The Daily Show : Congressional hearings on virtual worlds
Topic: Miscellaneous 4:32 pm EDT, Apr 11, 2008

Video clip with Jon Stewart's irreverent take on the Congressional hearings about virtual worlds, and whether or not terrorists might be using them.

Personally, I don't think either side gets it yet, but I still found the clip amusing.

Elonka :)

The Daily Show : Congressional hearings on virtual worlds

Wikipedia:Wikipedia Signpost/2008-04-07/April Fools' poem
Topic: Miscellaneous 10:42 pm EDT, Apr 10, 2008

There is, I fear, a common rumor
That this group has no sense of humor
We test this out each April first
Which some think the best day, and others, the worst
For Wikipedians of all ranks
On this day launch their jokes and pranks
On the main page, through RfAs,
And in all sorts of other ways

Multiple administrators on Wikipedia had their account access blocked on April 1 for pulling pranks which other members of the community did not find funny (enough). As part of the uproar, Newyorkbrad, one of the members of Wikipedia's Arbitration Committee (sort of the WP Supreme Court) wrote a wonderful poem about the situation. Passing it along for those who enjoy following wiki-culture.

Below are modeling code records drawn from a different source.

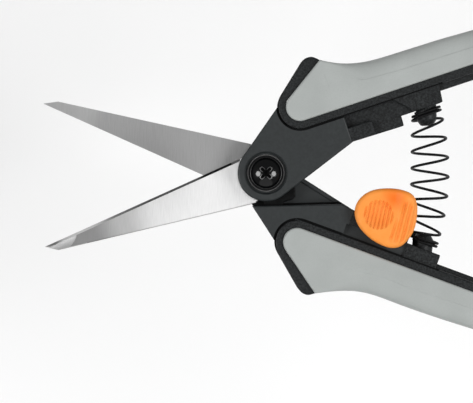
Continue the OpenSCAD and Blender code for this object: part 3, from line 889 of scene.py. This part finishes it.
def coil_height(n):
    """Distance along the spring after n turns: close turns at both ends, open ones between."""
    if n > TOTAL / 2:
        return LENGTH - coil_height(TOTAL - n)
    closed = CLOSED_TURNS * CLOSED_PITCH
    if n < CLOSED_TURNS:
        return n * CLOSED_PITCH
    x = n - CLOSED_TURNS
    if x < RAMP:
        return closed + CLOSED_PITCH * x + (OPEN_PITCH - CLOSED_PITCH) * x * x / (2 * RAMP)
    return closed + (CLOSED_PITCH + OPEN_PITCH) / 2 * RAMP + (x - RAMP) * OPEN_PITCH


def coil_point(n):
    """Middle of the wire after n turns; the spring is barrel-shaped and bows away from the pivot."""
    t = coil_height(n) / LENGTH
    centre = FEET[0] * (1 - t) + FEET[1] * t + np.array((BOW * math.sin(math.pi * t), 0))
    tilt = math.radians(TILT[0] * (1 - t) + TILT[1] * t)
    r = COIL_END_R + (COIL_MID_R - COIL_END_R) * math.sin(math.pi * t) ** 0.6
    a = 2 * math.pi * (n - CLOSED_TURNS - RAMP)
    return Vector((centre[0] + r * math.cos(a) * math.cos(tilt),
                   centre[1] + r * math.cos(a) * math.sin(tilt),
                   SHEAR_Z - r * math.sin(a)))


def wire(n0, n1, per_turn=48, sides=12):
    """The stretch of wire between turns n0 and n1."""
    steps = max(2, round((n1 - n0) * per_turn))
    turns = np.linspace(n0, n1, steps + 1)
    rings = []
    for n in turns:
        step = 0.5 / per_turn
        along = (coil_point(min(n + step, TOTAL)) - coil_point(max(n - step, 0))).normalized()
        side = along.cross(Vector((0, 1, 0))).normalized()
        up = side.cross(along)
        at = coil_point(n)
        rings.append([tuple(at + WIRE_R * (side * math.cos(b) + up * math.sin(b)))
                      for b in np.linspace(0, 2 * math.pi, sides, endpoint=False)])
    return loft(rings, "wire")


def smooth_ease(t):
    return t * t * (3 - 2 * t)


def spring():
    """The wire in short stretches, not attached to either half, and its two rigid seats, each fixed to
    one half.
    """
    stretches, crease = 12, 60
    low = Vector((FEET[0][0], FEET[0][1] + CLOSED_TURNS * CLOSED_PITCH, SHEAR_Z)) * MM
    high = Vector((FEET[1][0], FEET[1][1] - CLOSED_TURNS * CLOSED_PITCH, SHEAR_Z)) * MM
    seats = [(wire(0, CLOSED_TURNS), "spring_seat_turns_rear", "rear_half"),
             (wire(TOTAL - CLOSED_TURNS, TOTAL), "spring_seat_turns_front", "front_half")]
    for piece, name, body in seats:
        finish_piece(piece, name, body, WIRE_BLACK, ["return_spring"], crease)
    first, last = CLOSED_TURNS + RAMP, TOTAL - CLOSED_TURNS - RAMP
    marks = [CLOSED_TURNS] + list(np.linspace(first, last, stretches + 1)) + [TOTAL - CLOSED_TURNS]
    direction = high - low
    for i, (n0, n1) in enumerate(zip(marks, marks[1:])):
        middle = (coil_point((n0 + n1) / 2).y * MM - low.y) / direction.y
        piece = wire(n0, n1)
        piece.name = piece.data.name = f"spring_turns_{i + 1:02d}"
        piece.data.materials.append(WIRE_BLACK)
        piece.data.shade_smooth()
        piece.data.set_sharp_from_angle(angle=math.radians(crease))
        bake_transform(piece)
        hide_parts("return_spring")


# ---------------------------------------------------------------- thumb lock
PAD = [(24.4, 2.1), (23.85, -0.6), (24.7, -3.2), (26.6, -5.3), (29.8, -6.95), (33.5, -7.85),
       (36.4, -7.5), (38.2, -5.5), (39.2, -2.6), (39.6, 0.2), (39.2, 2.9), (37.9, 5.5),
       (35.7, 6.75), (32.8, 6.85), (29.6, 6.15), (26.4, 4.5)]
PAD_Z = Z_HI + 0.2
PAD_T = 3.2
DISH = (29.9, 0.0)
DISH_R = 3.9


def ease(value, low, high):
    return smooth_ease(min(1.0, max(0.0, (value - low) / (high - low))))


def pad_height(x, y, edge):
    """Top of the pad: a ribbed round dish, a valley beside it and a ribbed slope at the far side."""
    z = PAD_T - 0.25 * ((x - 31.5) ** 2 + y * y) / 60
    from_dish = math.hypot(x - DISH[0], y - DISH[1]) / DISH_R
    z -= 0.75 * ease(1 - from_dish, 0, 0.75)
    rib_fade = ease(1 - from_dish, 0.0, 0.14)
    z += 0.32 * rib_fade * (max(-0.6, math.cos(2 * math.pi * (x - 0.13 * y - DISH[0]))) - 0.85)
    z -= 1.05 * ease(x, 34.0, 40.2)
    slope_fade = ease(x, 34.2, 34.9) * ease(6.2 - abs(y + 0.3), 0, 2.0) * ease(edge, 0.3, 1.1)
    z += 0.17 * slope_fade * (2 * math.cos(2 * math.pi * (x - 0.1 * y - 35.1) / 1.45) - 1.6)
    valley = ease(1 - abs(x - 34.2 - 0.18 * (y + 7)) / 2.3, 0, 1) * ease(-y, 1.0, 6.5)
    z -= 0.6 * valley
    round_r = 1.15
    if edge < round_r:
        z -= round_r - math.sqrt(max(0.0, round_r ** 2 - (round_r - edge) ** 2))
    return z


def lock_button():
    """The thumb pad with the stem, hook and guide under it."""
    outline = np.array(anticlockwise(loop_through(PAD, 14)))
    centre = np.array((32.0, -0.3))
    rows, play = 64, 0.12
    rings = [[(x, y, PAD_Z) for x, y in centre + (outline - centre) * 0.02],
             [(x, y, PAD_Z) for x, y in inset(outline, 0.25)],
             [(x, y, PAD_Z + 0.25) for x, y in outline]]
    for k in range(rows + 1):
        share = (k / rows) ** 1.25
        flat = outline + (centre - outline) * share * 0.985
        edge = np.linalg.norm(flat - outline, axis=1) * 0.93
        rings.append([(x, y, PAD_Z + pad_height(x, y, e)) for (x, y), e in zip(flat, edge)])
    pad = loft(rings, "pad")
    stem = box_slab(STEM_U, (SLOT_V[0] + play, SLOT_V[1] - play), Z_LO - 0.08, PAD_Z + 1, 0.1, 0.9)
    hook = box_slab((31, 36.4), (-7.2, -5.85), CATCH_Z + 0.3, PAD_Z + 1, 0.25, 0.3)
    guide = box_slab((30.4, 36.4), (SLOT_V[1] + play, RAIL_V[REAR] - 1), GROOVE_Z + 0.2, PAD_Z + 1,
                     0.15, 0.2)
    pad = to_rail(union([pad, stem, hook, guide]), REAR)
    finish_piece(pad, "lock_thumb_pad", "lock", LOCK_ORANGE, ["lock_button"], 50)


def retaining_clip():
    """The clip around the stem at the back of the slot."""
    rim = 1.3
    clip = box_slab((STEM_U[0] - rim, STEM_U[1] + rim), (SLOT_V[0] - rim, SLOT_V[1] + rim),
                    Z_LO - 0.3, Z_LO + 0.7, 0.2, 0.6)
    hole = box_slab(STEM_U, (SLOT_V[0] + 0.1, SLOT_V[1] - 0.1), Z_LO - 2, Z_LO + 2, 0, 0.9)
    clip = to_rail(cut(clip, [hole]), REAR)
    finish_piece(clip, "lock_retaining_clip", "lock", GRAINED_PLASTIC, ["lock_retainer"])


# ---------------------------------------------------------------- stage
def area_light(name, place, size, power, aim):
    data = bpy.data.lights.new(name, "AREA")
    data.shape, data.size, data.energy = "DISK", size, power
    obj = bpy.data.objects.new(name, data)
    bpy.context.scene.collection.objects.link(obj)
    obj.location = place
    obj.rotation_euler = (Vector(aim) - Vector(place)).to_track_quat("-Z", "Y").to_euler()


def stage():
    """A pale floor, dim surroundings, two softboxes, a panel overhead and a low fill in front."""
    size, drop = 4.0, 0.12
    bm = bmesh.new()
    bmesh.ops.create_grid(bm, x_segments=2, y_segments=2, size=size / 2)
    floor = new_object("floor", bm)
    floor.location = (0, 0, -drop)
    m = Shader("floor_white").set(Roughness=0.9, Specular_IOR_Level=0.1)
    mottling = m.spread(m.noise(400.0), 0.0, 1.0)
    m.link(m.mix(mottling, (0.96, 0.96, 0.96, 1), (0.97, 0.97, 0.97, 1)), "Base Color")
    floor.data.materials.append(m.material)
    world = bpy.data.worlds.new("studio")
    bpy.context.scene.world = world
    world.use_nodes = True
    background = world.node_tree.nodes["Background"]
    background.inputs["Color"].default_value = (1, 1, 1, 1)
    background.inputs["Strength"].default_value = 0.16
    aim = (0.01, 0, 0)
    area_light("softbox_left", (-0.62, -0.06, 0.62), 0.42, 4.9, aim)
    area_light("softbox_right", (0.64, -0.06, 0.62), 0.42, 4.9, aim)
    area_light("overhead_panel", (0.0, -0.05, 1.25), 0.5, 1.1, aim)
    area_light("front_fill", (0.0, -0.9, 0.5), 1.3, 1.9, aim)


def camera():
    """Looks straight down onto the front face; the ends of the handles are out of view."""
    view_width, lens, sensor = 0.11825, 300.0, 36.0
    centre = (-0.007375, -0.007125)
    distance = view_width * lens / sensor
    data = bpy.data.cameras.new("camera")
    data.lens, data.sensor_width = lens, sensor
    cam = bpy.data.objects.new("camera", data)
    bpy.context.scene.collection.objects.link(cam)
    cam.location = (centre[0], centre[1], Z_HI * MM + distance)
    data.clip_start, data.clip_end = 0.01, 10
    bpy.context.scene.camera = cam
    bpy.context.scene.view_settings.view_transform = "Standard"


camera()
stage()
blade(FRONT)
blade(REAR)
handle_frame(FRONT)
handle_frame(REAR)
crowned_grip(FRONT)
crowned_grip(REAR)
screw()
flange_ring()
barrel_nut()
spring()
lock_button()
retaining_clip()
washer = bpy.data.objects["tension_washer"]
washer.data.materials.clear()
washer.data.materials.append(WASHER_STEEL)
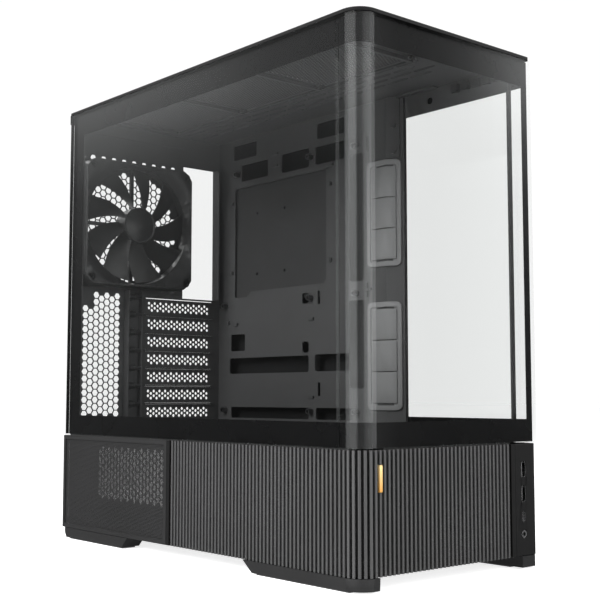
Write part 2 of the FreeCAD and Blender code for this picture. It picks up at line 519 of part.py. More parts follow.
def right_side():
    joint_y, x0 = -72.0, RIGHT - GLASS_T
    y0 = FRONT + GLASS_T + PRINT_T + 0.4
    parts["right_window"] = plate("x", x0, GLASS_T, rect(y0, joint_y, GLASS_Z0, GLASS_Z1))
    clear = rect(y0 + 0.4, joint_y - 6.0, BORDER_Z0, BORDER_Z1)
    parts["right_window_border"] = plate("x", x0 - PRINT_T, PRINT_T,
                                         rect(y0, joint_y, GLASS_Z0 + 0.5, GLASS_Z1 - 0.5),
                                         [(clear, 0.0)])
    z0, gap_y = FOOT_H + 0.5, joint_y + 0.4
    lower_y = -214.5
    side = [(lower_y, z0), (GLASS_REAR, z0), (GLASS_REAR, GLASS_Z1), (gap_y, GLASS_Z1),
            (gap_y, LOWER_TOP), (lower_y, LOWER_TOP)]
    sheet = plate("x", RIGHT - SHEET, SHEET, side)
    back = plate("y", GLASS_REAR - SHEET, SHEET, rect(99.0, RIGHT - SHEET, z0 + 1, GLASS_Z1 - 10),
                 [(104.0, z, 1.7) for z in (60.0, 250.0, 440.0)])
    parts["right_side_panel"] = fuse(sheet, back)
    x = x0 - PRINT_T
    bracket = [(x - 0.6, joint_y - 5), (x, joint_y - 5), (x, gap_y + 0.3), (RIGHT - SHEET, gap_y + 0.3),
               (RIGHT - SHEET, gap_y + 9), (RIGHT - 2 * SHEET, gap_y + 9),
               (RIGHT - 2 * SHEET, gap_y + 1.3), (x - 0.6, gap_y + 1.3)]
    parts["window_bracket"] = prism(bracket, 120, 455)
    screws = []
    for z in (60.0, 250.0, 440.0):
        screws.append(fuse(rod(4.5, (104, GLASS_REAR, z), (104, REAR, z)),
                           rod(1.6, (104, GLASS_REAR - 4.5, z), (104, GLASS_REAR, z))))
    parts["panel_thumbscrews"] = Part.makeCompound(screws)


def feet():
    foot_w, rubber = 21.0, 1.5
    blocks, pads = [], []
    for top_y, low_y in (((-232.0, -84.0), (-231.5, -97.0)), ((103.0, 231.0), (113.0, 224.5))):
        side = [(low_y[0], rubber), (low_y[1], rubber), (top_y[1], FOOT_H), (top_y[0], FOOT_H)]
        for sign in (-1, 1):
            x0, x1 = sorted((sign * (WIDTH / 2 - 0.5), sign * (WIDTH / 2 - 0.5 - foot_w)))
            block = plate("x", x0, x1 - x0, side)
            plan = prism(rect(LEFT + 0.5, RIGHT - 0.5, FRONT + 0.5, REAR - 0.5), 0, FOOT_H,
                         [CORNER_R - 0.5, 5.5, 5.5, 5.5])
            blocks.append(block.common(plan))
            inset = 16.0 if low_y[0] < 0 else 3.0
            pads.append(box(x0 + 3, x1 - 3, low_y[0] + inset, low_y[1] - 3, 0, rubber))
    parts["feet"] = Part.makeCompound(blocks)
    parts["foot_pads"] = Part.makeCompound(pads)


def bottom_filter():
    rails = []
    for sign in (-1, 1):
        a, b = sorted((sign * 66.0, sign * 68.0))
        c, d = sorted((sign * 62.0, sign * 68.0))
        rails.append(fuse(box(a, b, 62, 224, 6.5, FOOT_H), box(c, d, 62, 224, 5.5, 6.7)))
    parts["filter_rails"] = Part.makeCompound(rails)
    z0, z1 = 7.2, 10.6
    frame = plate("z", z0, z1 - z0, rect(-65, 65, 66, 226), [(rect(-58, 58, 73, 212), 2.0)], 1.0)
    grip = box(-20, 20, 226, 229, z0 - 3.0, z1)
    parts["psu_filter_frame"] = fuse(frame, grip)
    parts["psu_filter_mesh"] = plate("z", z0 + 1.2, 0.5, rect(-58, 58, 73, 212), (), 2.0)


lower_chassis()
rear_wall()
tray()
roof()
fan()
ribbed_cover()
connector_strip()
mesh_panel()
top()
glass_left()
glass_front()
right_side()
feet()
bottom_filter()

os.makedirs("parts", exist_ok=True)
for name, shape in sorted(parts.items()):
    if not shape.isValid():
        print("INVALID", name)
    shape.exportStep("parts/%s.step" % name)
    b = shape.BoundBox
    print("%-22s solids %2d  x %.1f..%.1f  y %.1f..%.1f  z %.1f..%.1f" % (
        name, len(shape.Solids), b.XMin, b.XMax, b.YMin, b.YMax, b.ZMin, b.ZMax))
print(len(parts), "nodes")
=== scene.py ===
# %% [markdown]
# # A mid-tower computer case
# The case is a folded steel frame that carries three glass panes, a ribbed plastic cover, a mesh
# side panel and one fan. The frame gives every piece its size and place, so this lesson only
# adds looks: better surfaces on the pieces whose shape is right, and finer pieces where a plain
# solid would show.

import json
import math

import bmesh
import bpy
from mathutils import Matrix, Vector


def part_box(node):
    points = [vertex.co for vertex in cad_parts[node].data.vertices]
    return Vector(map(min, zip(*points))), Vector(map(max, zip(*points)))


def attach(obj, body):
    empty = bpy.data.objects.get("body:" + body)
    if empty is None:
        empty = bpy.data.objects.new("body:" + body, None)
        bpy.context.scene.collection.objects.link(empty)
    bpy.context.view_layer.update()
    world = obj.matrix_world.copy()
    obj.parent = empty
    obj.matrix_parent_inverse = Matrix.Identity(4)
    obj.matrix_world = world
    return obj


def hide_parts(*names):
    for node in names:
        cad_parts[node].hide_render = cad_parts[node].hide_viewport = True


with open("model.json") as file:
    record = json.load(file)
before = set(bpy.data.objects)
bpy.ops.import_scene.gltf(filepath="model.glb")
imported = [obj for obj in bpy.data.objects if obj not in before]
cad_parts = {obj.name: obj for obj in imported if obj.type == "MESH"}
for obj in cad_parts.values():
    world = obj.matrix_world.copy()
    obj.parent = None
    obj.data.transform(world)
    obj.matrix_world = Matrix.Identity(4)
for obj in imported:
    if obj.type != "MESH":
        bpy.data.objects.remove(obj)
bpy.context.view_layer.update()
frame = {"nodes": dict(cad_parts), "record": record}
nodes = frame["nodes"]
MM = 0.001
print("pieces in the frame:", len(nodes))

# %% [markdown]
# ## Where the eye stands
# The camera is set first, because everything after it is judged through it. It stands at the
# front left corner, level with the lower glass, and looks slightly upwards: that is why the roof's
# underside shows through the side glass.

# %% Camera
EYE = (-0.7083, -0.8510, 0.1536)
YAW, PITCH = 0.7139, 0.0862
LENS_MM, SENSOR_MM = 66.07, 36.0


def aim(yaw, pitch):
    """Direction that points yaw to the right of +Y and pitch above the horizon."""
    level = math.cos(pitch)
    return Vector((math.sin(yaw) * level, math.cos(yaw) * level, math.sin(pitch)))


camera_data = bpy.data.cameras.new("camera")
camera_data.lens = LENS_MM
camera_data.sensor_width = SENSOR_MM
camera_data.clip_start = 0.05
camera = bpy.data.objects.new("camera", camera_data)
camera.location = EYE
camera.rotation_euler = aim(YAW, PITCH).to_track_quat("-Z", "Y").to_euler()
bpy.context.scene.collection.objects.link(camera)
bpy.context.scene.camera = camera
bpy.context.scene.view_settings.view_transform = "Standard"
print("camera at", EYE)

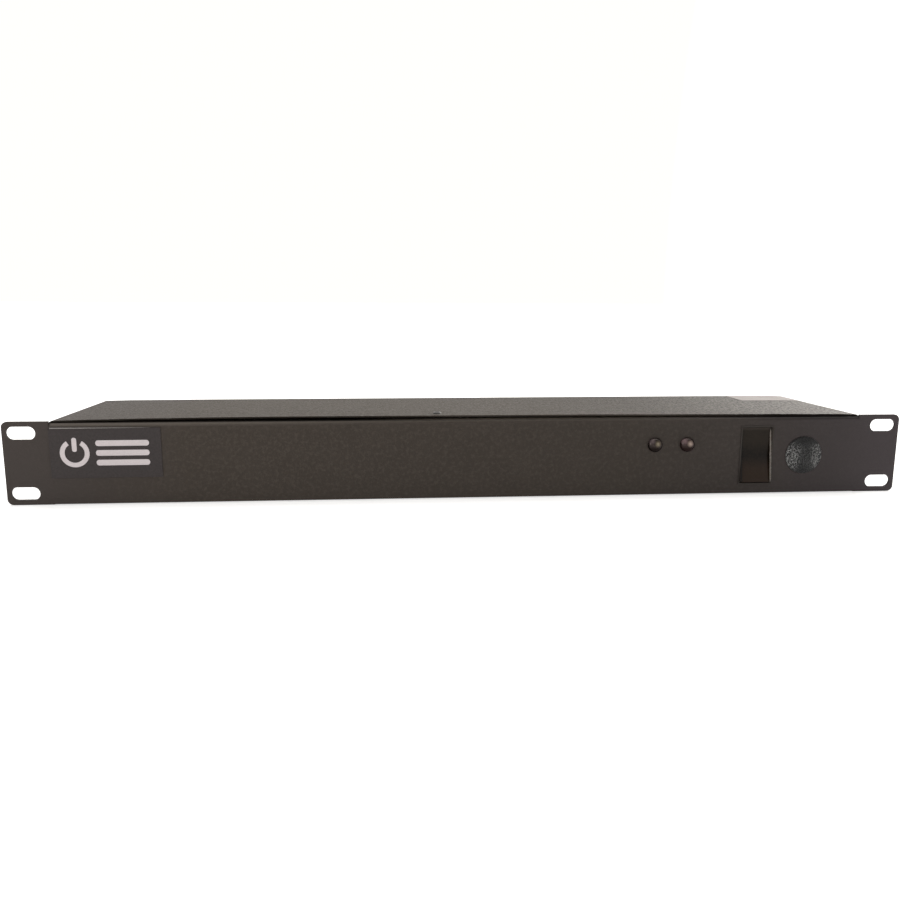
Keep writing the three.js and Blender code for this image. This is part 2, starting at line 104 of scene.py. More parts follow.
def lathe(axis, a, b, prof, seg=64, bm=None, fn=None):
    """Closed turned solid. prof is (radius, height) from axis to axis; the axis passes through (a, b) of the other two."""
    bm = bm or bmesh.new()
    rings = []
    for r, h in prof:
        if r < 1e-6:
            pts = [(0.0, 0.0)]
        else:
            pts = [(r * math.cos(2 * math.pi * i / seg), r * math.sin(2 * math.pi * i / seg)) for i in range(seg)]
        ring = []
        for cu, cv in pts:
            d = fn(cu, cv, h) if fn else 0.0
            if axis == "y":
                ring.append(bm.verts.new(M(a + cu, h + d, b + cv)))
            elif axis == "z":
                ring.append(bm.verts.new(M(a + cu, b + cv, h + d)))
            else:
                ring.append(bm.verts.new(M(h + d, a + cu, b + cv)))
        rings.append(ring)
    closed = prof[0][0] > 1e-6
    pairs = list(zip(rings, rings[1:])) + ([(rings[-1], rings[0])] if closed else [])
    made = []
    for p, q in pairs:
        for i in range(seg):
            j = (i + 1) % seg
            if len(p) == 1 and len(q) == 1:
                continue
            if len(p) == 1:
                made.append(bm.faces.new((p[0], q[i], q[j])))
            elif len(q) == 1:
                made.append(bm.faces.new((p[i], p[j], q[0])))
            else:
                made.append(bm.faces.new((p[i], p[j], q[j], q[i])))
    bmesh.ops.recalc_face_normals(bm, faces=made)
    return bm


def cyl(axis, a, b, r, t0, t1, seg=48, bm=None):
    return lathe(axis, a, b, [(0, t0), (r, t0), (r, t1), (0, t1)], seg, bm)


def arc(cx, cy, r, a0, a1, n):
    return [(cx + r * math.cos(math.radians(a0 + (a1 - a0) * i / n)), cy + r * math.sin(math.radians(a0 + (a1 - a0) * i / n))) for i in range(n + 1)]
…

BTW, I don't think I blogged about it at the time, but as of December 2007, I too am now one of the 1500-odd Wikipedia admins. Took three tries, and the last two of them were both on the list of the most controversial noms in Wikipedia history, but I finally squeaked in. :)

Elonka :)

Wikipedia:Wikipedia Signpost/2008-04-07/April Fools' poem

How Sirius Put Live TV in the Back Seat
Topic: Cyber-Culture 9:17 pm EDT, Apr  9, 2008

For those of you who are Def Con regulars and enjoy "Hacker Jeopardy", you may recognize one of the coveted "Black badge" lifetime pass winners here. And no I'm not saying who it is, but to you-who-cannot-be-named, congrats on the mainstream press!

Elonka :)

How Sirius Put Live TV in the Back Seat

Humor: Duty calls
Topic: Cyber-Culture 4:59 am EDT, Apr  9, 2008

This one struck close to home... ;)

Humor: Duty calls

Howstuffworks Videos "How Kryptos Works"
Topic: Cryptography 9:16 pm EDT, Apr  5, 2008

2-3 minute clip about Kryptos. The parts with me were recorded in my hotel room at Dragon*Con last year. For those of you that saw me walking around with a camera crew in tow, this is the result!

Elonka :)

Howstuffworks Videos "How Kryptos Works"

RE: Beale's treasure
Topic: Miscellaneous 3:26 pm EST, Jan  3, 2008

Acidus wrote:

Chabrery wrote:
I deciphered the paper N 1 of the treasure of Beale. 2 years of effort.
And now, what to do ?
To indicate here the place ? Bof, I would just as soon go there, but I live in France.
To write a book ? I wrote already one on decipherings in Roman art, another on decipherings in Bible and one more on the magic square in Melancolia of Albrecht Dürer.
Have you an idea ?
The final thing : in Beale, there is well a deciphering and there is well a place to discover.

Chabrery Emmanuel

Talk to Elonka, of Kyrotos fame (and active Memestreamer).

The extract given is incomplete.